La mano izquierda de Wallingford era presa de espasmos, pero ahora no le dolía. Permaneció inmóvil, esperando a ver qué haría a continuación la nueva mano. Más adelante recordaría que la mano, por impulso propio, se deslizó bajo la camisa de dormir de Doris Clausen y la alzó, y que aquellos dedos carentes de sensibilidad subieron por sus muslos. Al notar el contacto, la señora Clausen separó las piernas, sus caderas se movieron y su vello púbico rozó la palma de la nueva mano izquierda de Patrick como si la alzara una brisa imperceptible.

Wallingford sabía adónde iban sus dedos, aunque éstos carecieran de sensibilidad. El cambio en la respiración de Doris era evidente. Sin poder contenerse, él la besó en la frente y hundió el rostro en su cabello. Entonces ella asió la mano exploradora y se llevó los dedos a los labios. Patrick retuvo el aliento, previendo el dolor, pero no lo sintió. Ella le aferró el pene con la otra mano, pero lo soltó bruscamente.

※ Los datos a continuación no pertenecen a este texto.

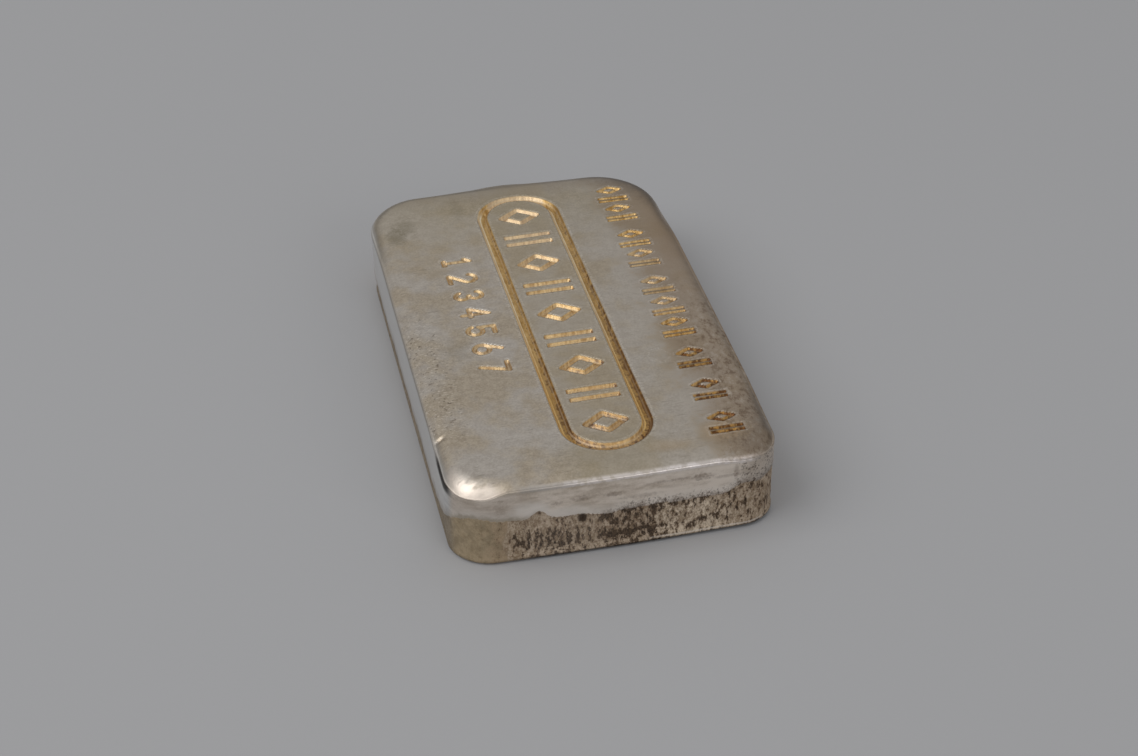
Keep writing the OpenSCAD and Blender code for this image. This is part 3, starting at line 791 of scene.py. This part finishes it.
held = held + (ripples - 0.5) * 0.6 * silver.eased(up, 2.0, 1.2) * silver.eased(across, 4.0, 0.0)
foot_specks = silver.eased(pits + clumps * 0.5 - up * 0.1, 0.62, 0.78) * silver.eased(across, -12.0, -8.0)
dirt = silver.eased(held + foot_specks * 0.1 * near_end, 0.90, 0.97)

# Its own colour is tan: lighter on the right, and olive and plain at the near left corner. Along the
# left side it is dark grey-brown.
tan_dark, tan_light = (0.30, 0.215, 0.135), (0.58, 0.465, 0.35)
right_dark, right_light = (0.37, 0.28, 0.19), (0.80, 0.67, 0.52)
plain_dark, plain_light = (0.30, 0.235, 0.14), (0.47, 0.37, 0.235)
warm_dark, warm_light = (0.31, 0.205, 0.12), (0.54, 0.40, 0.265)
left_dark, left_light = (0.15, 0.12, 0.085), (0.30, 0.25, 0.185)
pale = silver.eased(clumps * 0.35 + pits * 0.4 + grit * 0.25, 0.58, 0.42)
on_right = silver.eased(across, 3.0, 6.0) * silver.eased(across, 15.0, 11.0)
tan = silver.mix(on_right, silver.mix(pale, tan_dark, tan_light), silver.mix(pale, right_dark, right_light))
plain_tan = silver.mix(silver.eased(mottle, 0.35, 0.65), plain_dark, plain_light)
warm_share = silver.eased(across + (mottle - 0.5) * 8.0, -16.5, -13.0) * 0.75
plain_tan = silver.mix(warm_share, plain_tan, silver.mix(silver.eased(pits, 0.4, 0.6), warm_dark, warm_light))
plain_corner = silver.eased(grime, 0.2, 0.02)
crust = silver.mix(plain_corner * 0.8, tan, plain_tan)
crust = silver.mix(left_side * 0.75, crust, silver.mix(pale, left_dark, left_light))

# The dirt goes on over the tan, with a painted shadow line at the foot and a thin bare edge above it.
dirt_rim, corner_speck, dirt_black = (0.20, 0.12, 0.065), (0.12, 0.07, 0.04), (0.02, 0.011, 0.006)
dirt_brown, foot_shadow_black, bare_metal = (0.135, 0.088, 0.055), (0.02, 0.013, 0.009), (0.80, 0.72, 0.63)
stray_brown, spot_black = (0.10, 0.07, 0.05), (0.045, 0.027, 0.017)
crust = silver.mix(silver.eased(held, 0.80, 0.92) * 0.5, crust, dirt_rim)
corner_specks = silver.eased(pits * 0.7 + clumps * 0.5, 0.66, 0.74) * silver.eased(across, -18.0, -14.5)
crust = silver.mix(corner_specks * plain_corner * near_end * 0.75, crust, corner_speck)
dirt_tone = silver.mix(silver.eased(grit, 0.40, 0.60), dirt_black, dirt_brown)
crust = silver.mix(dirt * 0.95, crust, dirt_tone)
# A painted shadow line along the near end's foot.
painted_foot_shadow = silver.eased(up + (pits - 0.5) * 0.3, 0.62, 0.35) * near_end * silver.eased(across, -15.0, -9.0)
crust = silver.mix(painted_foot_shadow * 0.9, crust, foot_shadow_black)
bare_edge = silver.eased(abs(up - 0.74), 0.16, 0.05) * near_end
bare_edge = bare_edge * silver.eased(across, 2.0, 6.0) * silver.eased(across, 18.5, 16.5)
crust = silver.mix(bare_edge * 0.6, crust, bare_metal)
stray = silver.eased(pits * 0.7 + streaks * 0.5 + rim * 0.14, 0.76, 0.82) * right_half
metal = silver.mix(stray * silver.eased(rim, 0.1, 0.7) * near_end * 0.7, metal, stray_brown)
cast_edge = silver.eased(cast + (pits - 0.5) * 1.3 + (streaks - 0.5) * 1.2, 0.3, 0.75)
colour = silver.mix(cast_edge * 0.95, metal, crust)
spot = (across + 4.4) * (across + 4.4) + (up - 5.25) * (up - 5.25) * 0.7 + (pits - 0.5) * 0.9
colour = silver.mix(silver.eased(spot, 0.50, 0.12) * near_end * 0.95, colour, spot_black)

# The cast skin and its dirt are rougher than the metal, and less metallic.
silver_gloss, bump_strength, bump_height = 0.25, 0.4, 0.0001
fine = silver.noise(place, 7.0, 3.0, 0.6)
brushed = silver.noise(place, 5.0, 2.0, 0.5, (1.0, 0.15, 1.0))
rough = 0.26 + 0.14 * mottle + 0.06 * toning + 0.12 * in_mark + cast_edge * (0.22 + 0.3 * dirt)
rough = rough + pressed_flat * (0.16 - 0.12 * polish_and_highlight)
rough = rough + crease_shadow_run * 0.3 + crease_strip * near_end * 0.08 + shaded_crease_run * 0.1
relief = fine * 0.3 + brushed * 0.2 + mottle * 0.5 + in_mark * hatch * 2.0 + pressed_flat * fan * 0.9
relief = relief + cast_edge * (pits * 1.6 + streaks * 3.0 - dirt * 1.2)
bump = {"Strength": bump_strength, "Distance": bump_height, "Height": relief}
silver_look = {
    "Base Color": colour,
    "Roughness": rough,
    "Metallic": 1.0 - cast_edge * 0.6,
    "Specular IOR Level": silver_gloss,
    "Normal": silver.node("ShaderNodeBump", {}, bump),
}
silver_shader = silver.node("ShaderNodeBsdfPrincipled", {}, silver_look)
silver.node("ShaderNodeOutputMaterial", {}, {"Surface": silver_shader})
skin.materials.append(silver_finish)

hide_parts("silver_bar")
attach(silver_bar, "root")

¡Aquél era otro pene! El hechizo se rompió. La señora Clausen estaba totalmente desvelada. Ambos percibían el olor en los dedos de la notable mano izquierda de Otto, que descansaba sobre la almohada, tocándoles las caras.

– ¿Ya no te duele? -le preguntó Doris.

– No -respondió Patrick. Sólo se refería a que el dolor había desaparecido de la mano-. Pero siento otro dolor, uno nuevo… -añadió.

– No puedo ayudarte contra ése -replicó la señora Clausen de un modo tajante. Pero cuando le dio la espalda, tomó la mano izquierda de Patrick y se la aplicó suavemente sobre el voluminoso vientre-. Si quieres tocarte… ya sabes, mientras me abrazas… tal vez pueda ayudarte un poco.

Lágrimas de amor y gratitud afloraron a los ojos de Patrick. ¿Hacía falta algún decoro en aquella situación? A Wallingford le pareció que lo más apropiado sería terminar de masturbarse antes de que notara las patadas del bebé, pero la señora Clausen le apretaba con firmeza la mano izquierda contra su abdomen, en vez de los senos, y antes de que Patrick pudiera correrse, cosa que consiguió con una rapidez desacostumbrada, el nonato pateó un par de veces. La segunda vez le produjo a Patrick la misma punzada dolorosa de antes, un dolor lo bastante agudo para que se contrajera. Esta vez Doris no se dio cuenta, o tal vez lo confundió con el estremecimiento repentino de la eyaculación.

Lo mejor de todo, se diría Wallingford más adelante, era que la señora Clausen le había recompensado con aquel tono de voz especial que tenía, y que él no había oído en mucho tiempo.

– ¿Ha desaparecido todo el dolor? -le preguntó ella. La mano, de nuevo por su propio impulso, se deslizó desde el abultado vientre al seno hinchado, donde ella permitió que se quedara.

– Sí, gracias -susurró Patrick, instantes antes de cerrar los ojos y quedarse dormido.

En su sueño notaba un olor que al principio no reconoció porque no estaba familiarizado con él. No era un olor que uno percibiera en Nueva York o Boston… y de súbito lo reconoció: ¡era el olor de la pinaza!

Oyó un sonido de agua, pero no era el mar ni tampoco un grifo abierto, sino el agua que chocaba contra la proa de un bote (o tal vez un embarcadero), pero al margen del contexto acuático era música para la mano, que se movía tan suavemente como el agua sobre el contorno del seno ampliado de la señora Clausen.

La punzada, e incluso el recuerdo de la punzada, había desaparecido, y Wallingford dormía mejor que nunca, salvo por un inquietante detalle, en el que reparó al despertar, el de que el sueño no le había parecido del todo suyo. Tampoco estaba tan próximo a la experiencia con la cápsula azul cobalto como le habría gustado.

Para empezar, en el sueño no había imágenes sexuales. Tampoco Wallingford había notado el calor del sol en las tablas del embarcadero, o el de las mismas tablas a través de lo que parecía ser una toalla. Sólo había tenido la sensación lejana de que en alguna parte había un embarcadero.

Aquella noche no oyó en sueños el sonido del obturador. Aquella noche habría sido posible hacerle a Patrick Wallingford un millar de fotos, pues no se habría enterado.